Just two years ago, a deep freeze hit the majority Black capital of Mississippi, leaving nearly 150,000 residents without safe drinking water. As head of the Environmental Protection Agency’s (EPA) Office of Water, I met with grandmothers caring for their grandchildren, who had to boil water just to give them baths. And I visited with Jackson State University students to learn how the water crisis was disrupting their education. Imagine what it would have been like to have to leave your dorm room to use a port-a-potty and a portable shower before heading to class every morning? Young people working hard to get a degree should not have to worry about whether drinking water in their faucets is safe.
A history of disinvestment in water infrastructure led to this crisis, and it's on track to become a common occurrence as the U.S. experiences more extreme climate events. This legacy of structural racism results in early health disparities that later become significant inequities in health. For example, lead exposure is more likely to affect communities of color, and it results from underinvestment in water infrastructure. Studies have shown that Black children consistently have higher blood lead levels than white children, which can have significant consequences for their long-term health. Among other serious health effects, lead can affect children’s brain development, resulting in behavioral changes and lower education attainment.
That’s why ensuring communities like Jackson benefit from historic investment in water infrastructure is so critical — we must get funding into the hands of the people who need it most. Every single state has communities that have long experienced a lack of investment in both rural and urban areas. We must commit to bringing those communities to the table and giving them their fair share of funding.
Helping communities unlock federal dollars
But it will take more than prioritizing these communities. Many communities that would benefit most from federal funding for water infrastructure lack the staffing capacity, technical expertise, or financial capability to apply. These communities won’t be able to unlock federal dollars and financial opportunity without intentionality.
We must do more to help communities build the necessary human and financial capacity to secure and deploy funding. For example, a Robert Wood Johnson Foundation loan to Communities Unlimited, a nonprofit community development financial institution, is enabling the organization to provide loans to water utilities in seven Southern states to pay for the design and engineering plans, environmental studies, and legal expenses needed to apply for federal water funds to upgrade infrastructure for drinking water, wastewater, and stormwater. Communities Unlimited projects that this investment will secure at least $75 million in public funding for 100 communities in the U.S. South and lay the groundwork for replication in other regions.
The reality is that very few of the communities that would benefit from federal funding the most have successfully accessed it. In fact, only 10% of water systems in the U.S. have ever successfully accessed State Revolving Fund (SRF) programs, the largest funding source for water infrastructure administered by the EPA.

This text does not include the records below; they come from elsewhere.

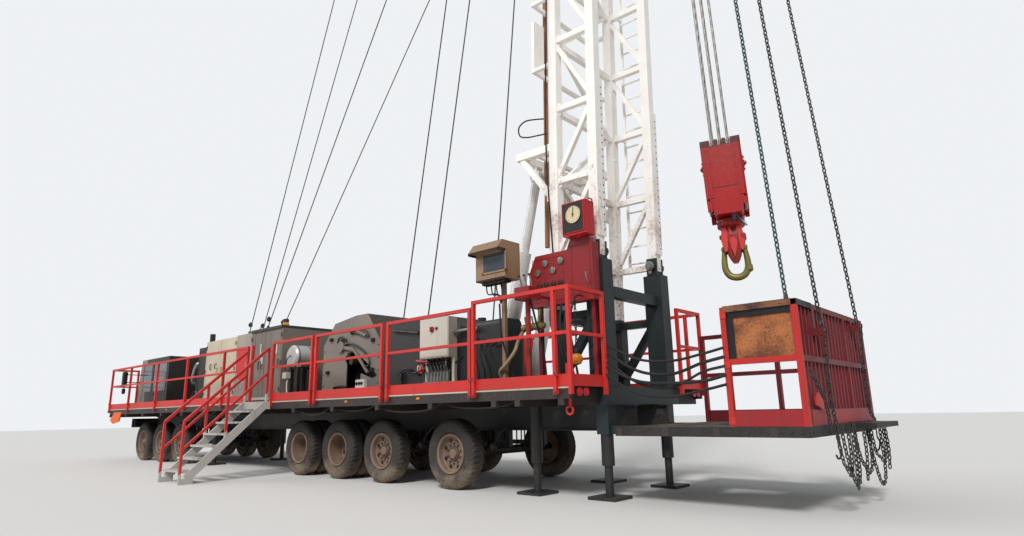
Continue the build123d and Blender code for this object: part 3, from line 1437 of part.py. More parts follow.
def drum_line(drum_x, drum_z, barrel, y, top, face):
    """A line from the front or the back of a drum straight up to its end."""
    run = Vector(top[0] - drum_x, 0, top[2] - drum_z).normalized()
    offset = (barrel + line_radius + fit_gap / 2) * face
    return rod((drum_x + run.Z * offset, y, drum_z - run.X * offset), top, line_radius)


# Guy lines with their roof fittings, the lines from the drums and the dead line
roof_z = [panel_top_z, panel_top_z, enclosure_top_z, enclosure_top_z]
guy_heads = [(crown_back, -guy_head_y, beam_z), (crown_back, guy_head_y, beam_z),
             (leg_rear_x, -mast_half_width, mast_height - guide_height),
             (leg_rear_x, mast_half_width, mast_height - guide_height)]
with BuildPart() as wire_lines:
    parts = []
    heads = guy_heads + [(crown_back, sand_line_top_y, beam_z),
                         (crown_back, dead_line_top_y, beam_z)]
    ends = []
    for x, y, z in heads:
        parts.append(mast_bar((x, y, z), (x - fitting_length, y, z), fitting_block))
        ends.append(on_mast(x - fitting_length / 2, y, z))
    for (x, y), z, end in zip(guy_roof_points, roof_z, ends):
        parts += [rod((x, y, z), (x, y, z + fitting_length), fitting_radius),
                  rod((x, y, z + fitting_length * 0.8), end, guy_radius)]
    main_top = on_mast(fast_sheave_x - block_sheave_radius - line_radius - fit_gap / 2, fast_sheave_y,
                       crown_shaft_z)
    dead_foot = (dead_line_x, 0, dead_line_z)
    parts += [
        drum_line(main_drum_x, main_drum_z, main_drum_radius, main_line_y, main_top, 1),
        drum_line(sand_drum_x, sand_drum_z, sand_drum_radius, sand_line_y, ends[4], -1),
        rod(dead_foot, (dead_line_x, 0, dead_line_z + fitting_length), fitting_radius),
        rod((dead_line_x, 0, dead_line_z + fitting_length * 0.8), ends[5], line_radius),
    ]
    add(parts)
save(wire_lines.part, "wire_lines")

# Work floor: a plated frame round the well slot
with BuildPart() as work_floor:
    rim = floor_post
    box(floor_x0, floor_x1, -floor_half_width, floor_half_width, floor_under_z, floor_z)
    box(floor_x0 + rim, floor_x1 - rim, rim - floor_half_width, floor_half_width - rim, floor_under_z,
        floor_z - floor_plate, mode=Mode.SUBTRACT)
    for y in (-well_slot_half_width - rim, well_slot_half_width):
        box(floor_x0, floor_x1, y, y + rim, floor_under_z, floor_z)
    for x in (well_slot_x0 - rim, well_slot_x1):
        box(x, x + rim, -floor_half_width, floor_half_width, floor_under_z, floor_z)
    box(well_slot_x0, well_slot_x1, -well_slot_half_width, well_slot_half_width, floor_under_z - 1, floor_z + 1,
        mode=Mode.SUBTRACT)
    # a ledge for the chains' bundles beyond the end face
    box(floor_x1 - rim, floor_x1 + ledge_length, ledge_near_y, floor_half_width, floor_z - ledge_thickness, floor_z)
save(work_floor.part, "work_floor")

# Work floor railing: a barred end face, a half-open near side, a full far side and the chains' brackets
with BuildPart() as floor_railing:
    post = floor_post
    end_x = floor_x1 - post
    panel = (2 * floor_half_width - post) / end_panel_count
    toe_z = floor_z + floor_toe_height
    for index in range(end_panel_count + 1):
        y = -floor_half_width + index * panel
        box(end_x, floor_x1, y, y + post, floor_z, floor_rail_z)
    for index in range(end_panel_count):
        for bar_index in range(end_bars_per_panel):
            bar_y = -floor_half_width + post + index * panel
            bar_y += (bar_index + 1) * (panel - post) / (end_bars_per_panel + 1)
            box(end_x + post / 2 - end_bar_size / 2, end_x + post / 2 + end_bar_size / 2,
                bar_y - end_bar_size / 2, bar_y + end_bar_size / 2, floor_z, floor_rail_z - post / 2)
    for z in (floor_mid_z, floor_rail_z - post):
        box(end_x, floor_x1, -floor_half_width, floor_half_width, z, z + post)
        box(floor_gate_x, end_x, -floor_half_width, post - floor_half_width, z, z + post)
        box(floor_x0, end_x, floor_half_width - post, floor_half_width, z, z + post)
    box(floor_gate_x, floor_gate_x + post, -floor_half_width, post - floor_half_width, floor_z, floor_rail_z)
    for x in (floor_x0, (floor_x0 + end_x) / 2):
        box(x, x + post, floor_half_width - post, floor_half_width, floor_z, floor_rail_z)
    box(floor_gate_x, end_x, -floor_half_width, toe_board_thickness - floor_half_width, floor_z, toe_z)
    box(floor_x0, end_x, floor_half_width - toe_board_thickness, floor_half_width, floor_z, toe_z)
    box(floor_x1 - toe_board_thickness, floor_x1, -floor_half_width, floor_half_width, floor_z, toe_z)
    for foot_x, foot_y, foot_z in chain_feet[1:]:
        box(floor_x1, floor_x1 + chain_bracket_length, foot_y - chain_bracket_reach, foot_y + chain_bracket_reach,
            foot_z - chain_bracket_height, foot_z)
        box(end_x, floor_x1, foot_y - chain_bracket_reach, foot_y + chain_bracket_reach,
            foot_z - chain_bracket_height, floor_rail_z - post / 2)
save(floor_railing.part, "floor_railing")

# Wind plate on the railing's near side
with BuildPart() as wind_plate:
    plate_y = floor_post / 2 - floor_half_width
    box(floor_gate_x + floor_post + wind_plate_inset, floor_x1 - floor_post, plate_y,
        plate_y + wind_plate_thickness, floor_mid_z + floor_post, floor_rail_z - floor_post)
save(wind_plate.part, "wind_plate")

# Chains from the floor's railing up to the crown's front beam
with BuildPart() as floor_chains:
    parts = []
    chain_head_x = crown_front - crown_beam / 2
    for (x, y, z), head_y in zip(chain_feet, chain_heads_y):
        end = on_mast(chain_head_x, head_y, upper_top - fitting_length / 2)
        parts += [
            rod((x, y, z), (x, y, z + fitting_length), fitting_radius),
            rod((x, y, z + fitting_length * 0.8), end, chain_radius),
            mast_bar((chain_head_x, head_y, upper_top - fitting_length), (chain_head_x, head_y, upper_top),
                     fitting_block),
        ]
    add(parts)
save(floor_chains.part, "floor_chains")

# Jacks under the deck's beams and the mast base's drop legs: a pad, a rod and a tube each
with BuildPart() as jacks:
    places = [(first_beam_x - index * deck_beam_pitch + deck_beam_width / 2, side * jack_y, frame_top_z)
              for index in jack_beams for side in (-1, 1)]
    places += [(mast_pivot_x, side * mast_half_width, floor_under_z) for side in (-1, 1)]
    parts = []
    for x, y, top_z in places:
        box(x - jack_pad / 2, x + jack_pad / 2, y - jack_pad / 2, y + jack_pad / 2, 0, jack_pad_thickness)
        parts += [rod((x, y, 0), (x, y, top_z), jack_rod_radius),
                  rod((x, y, jack_tube_foot_z), (x, y, top_z), jack_tube_radius)]
    add(parts)
save(jacks.part, "jacks")
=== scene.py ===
"""Looks for the well service rig: finishes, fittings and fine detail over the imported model."""

import logging
import math
from dataclasses import dataclass, field
from enum import Enum

import bmesh
import bpy
import numpy as np
from mathutils import Matrix

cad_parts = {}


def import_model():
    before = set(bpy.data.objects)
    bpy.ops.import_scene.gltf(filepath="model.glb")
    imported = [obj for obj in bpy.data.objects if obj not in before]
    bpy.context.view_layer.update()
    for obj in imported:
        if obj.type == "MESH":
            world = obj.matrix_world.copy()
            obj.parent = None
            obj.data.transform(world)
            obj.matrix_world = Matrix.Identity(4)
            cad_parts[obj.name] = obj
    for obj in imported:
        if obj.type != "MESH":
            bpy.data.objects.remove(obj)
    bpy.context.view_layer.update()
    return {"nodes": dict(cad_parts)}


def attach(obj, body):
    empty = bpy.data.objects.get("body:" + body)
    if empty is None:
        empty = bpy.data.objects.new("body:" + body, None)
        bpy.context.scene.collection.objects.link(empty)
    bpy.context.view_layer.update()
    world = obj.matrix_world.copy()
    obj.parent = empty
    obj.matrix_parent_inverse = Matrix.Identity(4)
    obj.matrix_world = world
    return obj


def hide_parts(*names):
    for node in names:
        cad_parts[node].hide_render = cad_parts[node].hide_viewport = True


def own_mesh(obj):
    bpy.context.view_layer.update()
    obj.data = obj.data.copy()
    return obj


log = logging.getLogger("rig")

Colour = tuple[float, float, float, float]
Triple = tuple[float, float, float]

REARWARD: Triple = (1, 0, 0)
FORWARD: Triple = (-1, 0, 0)
FAR: Triple = (0, 1, 0)
NEAR: Triple = (0, -1, 0)
UP: Triple = (0, 0, 1)
DOWN: Triple = (0, 0, -1)


def tone(red: int, green: int, blue: int) -> Colour:
    """Turns a display colour, 0 to 255 a channel, into the linear colour that a shader socket takes.

    Args:
        red: Display red.
        green: Display green.
        blue: Display blue.

    Returns:
        The linear colour with full alpha.
    """
    share = np.array([red, green, blue]) / 255.0
    linear = np.where(share <= 0.04045, share / 12.92, ((share + 0.055) / 1.055) ** 2.4)
    return (*(float(v) for v in linear), 1.0)


class Body(str, Enum):
    """The moving bodies that pieces ride on."""

    RIG = "rig"
    BLOCK = "travelling_block"
    HOOK = "hook"


class Wire:
    """A node's output, with the arithmetic that shader expressions use."""

    def __init__(self, graph: "Graph", socket: bpy.types.NodeSocket) -> None:
        """Keeps the socket and the graph that it belongs to."""
        self.graph = graph
        self.socket = socket

    def _math(self, operation: str, first: "Wire | float", second: "Wire | float") -> "Wire":
        """One Math node on two values."""
        return self.graph.node("ShaderNodeMath", {"operation": operation}, {0: first, 1: second})

    def __add__(self, other: "Wire | float") -> "Wire":
        """The sum."""
        return self._math("ADD", self, other)

    __radd__ = __add__

    def __sub__(self, other: "Wire | float") -> "Wire":
        """The difference."""
        return self._math("SUBTRACT", self, other)

    def __rsub__(self, other: float) -> "Wire":
        """The difference from a number."""
        return self._math("SUBTRACT", other, self)

    def __mul__(self, other: "Wire | float") -> "Wire":
        """The product."""
        return self._math("MULTIPLY", self, other)

    __rmul__ = __mul__

    def ramp(self, low: float, high: float) -> "Wire":
        """A smooth step from 0 at low to 1 at high."""
        settings = {"interpolation_type": "SMOOTHSTEP"}
        return self.graph.node("ShaderNodeMapRange", settings,
                               {"Value": self, "From Min": low, "From Max": high})


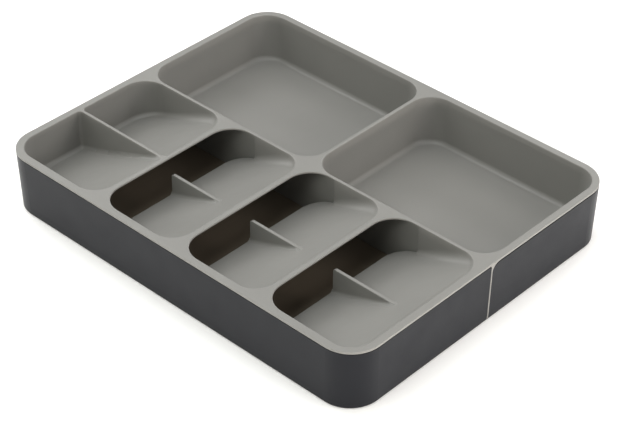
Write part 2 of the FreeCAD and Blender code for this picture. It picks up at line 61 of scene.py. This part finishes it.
def area_light(name, place, target, size, power, colour):
    """A rectangular light panel that faces the target."""
    data = bpy.data.lights.new(name, "AREA")
    data.shape = "RECTANGLE"
    data.size, data.size_y = size
    data.energy = power
    data.color = colour
    light = bpy.data.objects.new(name, data)
    SCENE.collection.objects.link(light)
    light.location = place
    light.rotation_euler = (Vector(target) - Vector(place)).to_track_quat("-Z", "Y").to_euler()


WHITE = (1.0, 1.0, 1.0)
COOL_WHITE = (0.97, 1.0, 1.04)
WARM_WHITE = (1.04, 0.98, 0.92)
GREENISH_WHITE = (1.0, 1.04, 0.98)

# name, place, width and height, power in watts, colour: every panel faces the same point
PANELS = (
    ("overhead", (0.0, 0.0, 1.7), (1.0, 1.0), 10.0, COOL_WHITE),
    ("overhead_back", (0.0, 1.0, 1.4), (1.2, 0.8), 1.5, WHITE),
    ("overhead_left", (-1.1, 0.0, 1.4), (0.8, 1.2), 11.0, WHITE),
    ("overhead_front", (0.0, -1.1, 1.4), (1.2, 0.8), 10.0, GREENISH_WHITE),
    ("sheen", (-1.38, 0.8, 1.2), (0.6, 0.6), 3.5, WHITE),
    ("back", (-0.2, 1.8, 0.7), (1.6, 0.8), 15.0, WHITE),
    ("right", (1.8, 0.2, 0.7), (1.2, 0.8), 13.0, WHITE),
    ("near_right", (0.75, 0.35, 0.45), (0.4, 0.4), 2.0, WARM_WHITE),
    ("left", (-1.8, -0.2, 0.7), (1.2, 0.8), 8.0, WHITE),
    ("front_left", (-1.2, -1.5, 0.8), (1.2, 0.8), 3.5, GREENISH_WHITE),
    ("low_right", (1.3, -0.1, 0.07), (1.2, 0.1), 10.0, WARM_WHITE),
    ("low_front", (-0.1, -1.3, 0.07), (1.2, 0.1), 6.0, WARM_WHITE),
)
PANEL_TARGET = (0.0, 0.0, 0.03)
SURROUND_STRENGTH = 0.22
SURROUND_COLOUR = (1.03, 1.01, 0.95, 1.0)


def make_studio():
    """Soft panels overhead and around the sides in a dim, even surround."""
    for name, place, size, power, colour in PANELS:
        area_light(name, place, PANEL_TARGET, size, power, colour)
    world = bpy.data.worlds.new("surround")
    SCENE.world = world
    world.use_nodes = True
    background = world.node_tree.nodes["Background"]
    background.inputs["Color"].default_value = SURROUND_COLOUR
    background.inputs["Strength"].default_value = SURROUND_STRENGTH
    SCENE.view_settings.view_transform = "Standard"
    SCENE.view_settings.look = "None"


FLOOR_HALF_SIZE = 6.0
FLOOR_ROUGHNESS = 0.9
FLOOR_GLOW = 0.12
FLOOR_COLOUR = (0.95, 0.94, 0.93, 1.0)
FLOOR_GLOW_COLOUR = (1.0, 0.985, 0.965, 1.0)


def make_floor():
    """A flat white floor that glows a little, as a lit table does."""
    mesh = bpy.data.meshes.new("floor")
    reach = FLOOR_HALF_SIZE
    corners = [(-reach, -reach, 0.0), (reach, -reach, 0.0), (reach, reach, 0.0), (-reach, reach, 0.0)]
    mesh.from_pydata(corners, [], [(0, 1, 2, 3)])
    floor = bpy.data.objects.new("floor", mesh)
    SCENE.collection.objects.link(floor)
    material = bpy.data.materials.new("floor_white")
    material.use_nodes = True
    shader = material.node_tree.nodes["Principled BSDF"]
    shader.inputs["Base Color"].default_value = FLOOR_COLOUR
    shader.inputs["Roughness"].default_value = FLOOR_ROUGHNESS
    shader.inputs["Emission Color"].default_value = FLOOR_GLOW_COLOUR
    shader.inputs["Emission Strength"].default_value = FLOOR_GLOW
    mesh.materials.append(material)


# ---------------------------------------------------------------- materials

# noise patterns: how many features to a metre, and how many finer layers
FLOW_CLOUDS = {"scale": 14.0, "detail": 4.0}
GLOSS_PATCHES = {"scale": 45.0, "detail": 6.0}
SCUFFS = {"scale": 180.0, "detail": 5.0}
MOULD_GRAIN = {"scale": 1800.0, "detail": 3.0}
NOISE_SPAN = (0.3, 0.7)                 # the part of a noise pattern's range that is stretched
FLOW_CONTRAST = 0.03                    # share of the colour
GLOSS_CONTRAST = 0.045                  # added to and taken from the roughness
GRAIN_STRENGTH = 0.6
FINE_GRAIN = 0.00004                    # depths, in metres
COARSE_GRAIN = 0.00008

# edges: radii in metres, and the cosines of the lean at which the paler edge (rubbed wear and a painted
# highlight) starts and is full
SOFT_EDGE = 0.0008
CRISP_EDGE = 0.0003
EDGE_SAMPLES = 4
WEAR_AND_HIGHLIGHT_STARTS = 0.98
WEAR_AND_HIGHLIGHT_IS_FULL = 0.80

# a paler edge, partly rubbed wear and partly a painted highlight: the colour times the gain, plus the lift
WEAR_AND_HIGHLIGHT_GAIN = 1.7
WEAR_AND_HIGHLIGHT_LIFT = 0.01
# how strongly edges are paled, for wear and a painted highlight together
FULL_WEAR_AND_HIGHLIGHT = 1.0
SLIGHT_WEAR_AND_HIGHLIGHT = 0.2

LIGHT_PLASTIC = (0.207, 0.2025, 0.190)
DARK_PLASTIC = (0.0080, 0.0086, 0.0112)
# painted bounce light: the dark shell's inner floor gets a warm tone many times brighter than its plastic
DARK_PLASTIC_PAINTED_BOUNCE = (0.141, 0.116, 0.088)
FOOT_RUBBER = (0.06, 0.06, 0.06)

# where painted bounce light brightens a shell's inner floor: faces that look up by more than this cosine,
# below this height
LOOKS_UP = 0.7
INSIDE_FLOOR_TOP = 0.02


def add_node(tree, kind, inputs, **settings):
    """Adds a node, sets its plain settings, then each input from a number, a tuple or a socket."""
    node = tree.nodes.new(kind)
    for key, setting in settings.items():
        setattr(node, key, setting)
    for key, source in inputs.items():
        if isinstance(source, bpy.types.NodeSocket):
            tree.links.new(source, node.inputs[key])
        else:
            node.inputs[key].default_value = source
    return node


def noise(tree, place, pattern):
    return add_node(tree, "ShaderNodeTexNoise",
                    {"Vector": place, "Scale": pattern["scale"], "Detail": pattern["detail"]}).outputs["Fac"]


def remap(tree, source, source_range, target_range):
    """Stretches one range of a value over another."""
    return add_node(tree, "ShaderNodeMapRange",
                    {"Value": source, "From Min": source_range[0], "From Max": source_range[1],
                     "To Min": target_range[0], "To Max": target_range[1]}).outputs["Result"]


def calculate(tree, operation, first, second):
    return add_node(tree, "ShaderNodeMath", {0: first, 1: second}, operation=operation).outputs["Value"]


def mix(tree, amount, first, second, blend_type="MIX"):
    return add_node(tree, "ShaderNodeMixRGB", {"Fac": amount, "Color1": first, "Color2": second},
                    blend_type=blend_type).outputs["Color"]


def height_part(tree, vector):
    return add_node(tree, "ShaderNodeSeparateXYZ", {"Vector": vector}).outputs["Z"]


def opaque(colour):
    return (*colour, 1.0)


def moulded_plastic(name, colour, roughness, reflection, grain_depth=FINE_GRAIN, edge_radius=SOFT_EDGE,
                    edge_wear_and_highlight=FULL_WEAR_AND_HIGHLIGHT, painted_bounce_colour=None):
    """Satin moulded plastic: a fine spark-eroded grain, faint flow clouds, softened edges made paler
    by slight rubbing and a painted edge highlight. The floor inside a dark shell can take a warm, brighter
    tone of painted bounce light."""
    material = bpy.data.materials.new(name)
    material.use_nodes = True
    tree = material.node_tree
    shader = tree.nodes["Principled BSDF"]
    place = tree.nodes.new("ShaderNodeTexCoord").outputs["Object"]
    geometry = tree.nodes.new("ShaderNodeNewGeometry")

    tone = opaque(colour)
    # painted bounce light: a warm, brighter tone on the dark shell's inner floor
    if painted_bounce_colour:
        looks_up = calculate(tree, "GREATER_THAN", height_part(tree, geometry.outputs["True Normal"]),
                             LOOKS_UP)
        lies_low = calculate(tree, "LESS_THAN", height_part(tree, place), INSIDE_FLOOR_TOP)
        tone = mix(tree, calculate(tree, "MULTIPLY", looks_up, lies_low), tone, opaque(painted_bounce_colour))
    flow = remap(tree, noise(tree, place, FLOW_CLOUDS), NOISE_SPAN,
                 (1.0 - FLOW_CONTRAST, 1.0 + FLOW_CONTRAST))
    clouded = mix(tree, 1.0, tone, flow, "MULTIPLY")

    soft_normal = add_node(tree, "ShaderNodeBevel", {"Radius": edge_radius},
                           samples=EDGE_SAMPLES).outputs["Normal"]
    lean = add_node(tree, "ShaderNodeVectorMath", {0: soft_normal, 1: geometry.outputs["Normal"]},
                    operation="DOT_PRODUCT").outputs["Value"]
    # paler edges: slight rubbed wear together with a painted edge highlight
    edge_mask_wear_and_highlight = remap(tree, lean, (WEAR_AND_HIGHLIGHT_STARTS, WEAR_AND_HIGHLIGHT_IS_FULL), (0.0, edge_wear_and_highlight))
    scuffed_wear_and_highlight = calculate(tree, "MULTIPLY", edge_mask_wear_and_highlight, noise(tree, place, SCUFFS))
    pale_wear_and_highlight = opaque([channel * WEAR_AND_HIGHLIGHT_GAIN + WEAR_AND_HIGHLIGHT_LIFT for channel in colour])
    tree.links.new(mix(tree, scuffed_wear_and_highlight, clouded, pale_wear_and_highlight), shader.inputs["Base Color"])

    gloss = remap(tree, noise(tree, place, GLOSS_PATCHES), NOISE_SPAN,
                  (roughness - GLOSS_CONTRAST, roughness + GLOSS_CONTRAST))
    tree.links.new(gloss, shader.inputs["Roughness"])
    shader.inputs["Specular IOR Level"].default_value = reflection

    grain = add_node(tree, "ShaderNodeBump",
                     {"Height": noise(tree, place, MOULD_GRAIN), "Distance": grain_depth,
                      "Strength": GRAIN_STRENGTH, "Normal": soft_normal})
    tree.links.new(grain.outputs["Normal"], shader.inputs["Normal"])
    return material


def dress_nodes():
    """Gives every node its look through its material slots."""
    light = moulded_plastic("light_plastic_look", LIGHT_PLASTIC, roughness=0.435, reflection=0.37)
    # the dark shell's inner floor carries painted bounce light
    dark = moulded_plastic("dark_plastic_look", DARK_PLASTIC, roughness=0.385, reflection=0.17,
                           edge_radius=CRISP_EDGE, edge_wear_and_highlight=SLIGHT_WEAR_AND_HIGHLIGHT,
                           painted_bounce_colour=DARK_PLASTIC_PAINTED_BOUNCE)
    rubber = moulded_plastic("foot_rubber_look", FOOT_RUBBER, roughness=0.8, reflection=0.3,
                             grain_depth=COARSE_GRAIN)
    for name, node in NODES.items():
        look = rubber
        if name == "upper_tray":
            look = light
        elif name.endswith("base_shell"):
            look = dark
        for slot in node.material_slots:
            slot.material = look


# ---------------------------------------------------------------- scene

make_camera()
make_studio()
make_floor()
dress_nodes()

In addition to the kinds of assistance RWJF provides, the EPA is collaborating with state SRF programs to share models and examples to help build the capacity needed to target resources to communities that have historically experienced a lack of investment. The EPA also launched a $500 million technical assistance program to help communities at every step of the process, from identifying projects to applying and managing them. All these efforts are working. Communities across the country are in the pipeline to get funding when they never have before.
Ensuring communities are empowered to shape policies and systems affecting their lives
Finally, we have to ensure communities have the power to shape the policies and systems that affect their lives. From the outside looking in, all the ways communities encounter structural racism aren’t always apparent. However, community members understand how current water infrastructure and public health systems often fail them and how challenging living in a community without access to safe drinking water and vital clean water infrastructure can be.
And yet, people and communities most affected by poor quality and unsafe water are often excluded from water policy, planning, funding, and project decisions. Organizations and agencies that hold power in water decision-making are rarely diverse and lack representation of communities most affected by water inequities. We have to change that. In other words, we must approach this work so that we aren’t imposing policies on people but building capacity for communities to steer their own work.
Consider the outcome when the community impacted has a seat at the table. For example, organizations like the Community Water Center in California help communities organize and advocate for water solutions driven by their residents.
When large agriculture companies wanted to drill deep wells to tap into groundwater following a drought — a practice that has historically dewatered local wells for communities who rely on this precious resource — residents in the San Joaquin Valley came together to voice their concerns. That community input led to the rejection of six groundwater management plans that, if passed, would have put 127,000 people at high risk of losing their water supply entirely by 2040.
A path forward for water
Water is essential to everything we do. It sustains us, keeps us clean, fuels the farms and ranches that feed us, and maintains our health. But, the systems safeguarding and managing our precious water resources across the country are aging and outdated. In many communities, essential parts of the drinking water and wastewater systems were built more than a century ago.
The situation is even more challenging for communities where infrastructure investment was uneven or never came, leaving millions across America lacking essential water services. Aging, overstretched, and inadequate water infrastructure puts our communities at risk, compromising the health of a generation of children.
But by fully embedding equity into federal funding, accessing that funding, and bringing communities to the table to chart their own future, we can ensure that the largest-ever investment in our nation’s public health system — water infrastructure — will create healthier, thriving communities.